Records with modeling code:
⟨
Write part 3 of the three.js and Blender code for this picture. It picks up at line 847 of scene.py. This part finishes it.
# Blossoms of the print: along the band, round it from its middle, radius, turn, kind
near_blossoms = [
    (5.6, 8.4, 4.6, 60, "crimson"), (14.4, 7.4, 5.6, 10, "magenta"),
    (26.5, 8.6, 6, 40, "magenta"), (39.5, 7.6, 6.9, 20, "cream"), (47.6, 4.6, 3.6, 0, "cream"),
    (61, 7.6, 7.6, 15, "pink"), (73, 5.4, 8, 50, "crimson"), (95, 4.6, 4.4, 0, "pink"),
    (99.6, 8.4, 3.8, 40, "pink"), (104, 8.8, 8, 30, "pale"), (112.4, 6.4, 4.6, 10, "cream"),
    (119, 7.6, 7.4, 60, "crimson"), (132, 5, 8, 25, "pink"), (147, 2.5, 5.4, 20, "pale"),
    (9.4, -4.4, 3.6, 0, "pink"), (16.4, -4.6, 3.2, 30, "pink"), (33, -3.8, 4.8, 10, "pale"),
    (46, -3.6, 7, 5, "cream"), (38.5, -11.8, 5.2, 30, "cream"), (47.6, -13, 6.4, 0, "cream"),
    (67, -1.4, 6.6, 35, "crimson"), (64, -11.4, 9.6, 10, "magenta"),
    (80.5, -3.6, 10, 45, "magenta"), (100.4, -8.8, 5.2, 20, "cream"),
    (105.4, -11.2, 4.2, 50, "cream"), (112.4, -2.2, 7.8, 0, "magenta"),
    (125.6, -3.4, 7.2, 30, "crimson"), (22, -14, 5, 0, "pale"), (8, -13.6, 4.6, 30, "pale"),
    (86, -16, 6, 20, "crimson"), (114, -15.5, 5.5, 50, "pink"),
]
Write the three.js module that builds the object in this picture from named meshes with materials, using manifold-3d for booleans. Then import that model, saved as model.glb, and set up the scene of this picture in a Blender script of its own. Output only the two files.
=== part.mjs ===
⟩
● **WRITTEN INSTRUCTION**
Print the line containing "Write the three.js" and every line after it to the end of the records above, exactly as written, and nothing else.

● **OUTPUT**
Write the three.js module that builds the object in this picture from named meshes with materials, using manifold-3d for booleans. Then import that model, saved as model.glb, and set up the scene of this picture in a Blender script of its own. Output only the two files.
=== part.mjs ===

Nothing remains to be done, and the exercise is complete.